L’enfant y ajoute jour après jour, imperceptiblement, des éléments, des points, des traits, sans se rendre compte qu’il s’exerce ainsi et découvre des nouveautés qui l’enchantent. Un tracé devient rond, il le répète indéfiniment, puis lui ajoute des rayons, ce qui devient une figure rayonnante. Un trait vertical l’incite à tracer par-dessus des traits horizontaux: voici une arête; un angle se précise, une croix se forme, un point est fixé au milieu d’un rond, chaque découverte est répétée à l’envi et se renforce pour devenir de vraies figures.

Le geste devient plus sûr, l’enfant s’affirme, il croit en lui. Ses images ne sont pas copiées. Elles ne proviennent pas de l’extérieur de lui, il ne regarde pas son environnement pour le restituer fidèlement, il n’en a cure, même si, par ailleurs, il est très observateur. Il ne fait pas le lien entre les objets qui l’entourent et le fait de tracer. De même avec la parole. Il ne sait pas que la main peut être l’esclave de la vue ou de l’ouïe, car elle est en prise directe avec ce que lui dicte son organisme. Et c’est un vrai bonheur!

Malheur à celui ou celle qui voudrait lui suggérer un dessin d’observation ou qui lui montrerait comment dessiner un mouton…cela serait contre-indiqué et contre-nature.

Plus tard, les mêmes éléments, qui n’avaient auparavant aucune justifications anecdotiques, deviennent des objets: par exemple un angle peut devenir un siège, une figure ronde une tête ou une mare, un triangle une tente ou un toit, la figure rayonnante le soleil, etc.

L’enfant trouve tout seul ce jeu, sans l’aide de personne. Tout seul, il continue à jouer avec ces objets qui peuplent l’espace de sa feuille, c’est son monde, il en est le maître.

Un jour, patatras! On lui impose des sujets, on veut l’obliger à dessiner ce qu’il voit ou l’histoire qu’il a entendue, il n’est plus maître de son monde, il perd confiance, il se désintéresse, il est démotivé. Et l’on s’étonne: «Comment? Pourquoi? Il avait une telle liberté avant et maintenant, il ne sait plus quoi dessiner! Je ne comprends pas».

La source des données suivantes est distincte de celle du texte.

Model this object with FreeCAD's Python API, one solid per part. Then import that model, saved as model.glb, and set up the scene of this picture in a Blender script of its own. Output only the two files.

Avec bonne conscience, on lui vole son expression; de la lente élaboration programmée, qui doit se développer à son rythme, sans hâte, se substitue la crainte, l’inquiétude, l’obsession de l’enseignement, de la réussite scolaire. Pourquoi la connaissance de ces faits simples ne rassure-t-elle pas les enseignants de tous bords? Ne sait-on pas que la graine devient un arbre, que tout est là déjà, en devenir?

L’enfant n’a besoin d’aucune aide graphique. Placé dans les conditions d’une réelle liberté de tracer pendant des années, sans influences ni jugements de l’extérieur, il est capable d’une maîtrise très grande qui l’amène tout naturellement, de la petite enfance à l’âge adulte, à un réalisme désiré et abouti.

En se retournant sur ce passé fait de connexions avec ses images internes et externes, l’individu est surpris de constater ses capacités insoupçonnées, bien plus riches que tout ce qu’on aurait pu rêver pour lui.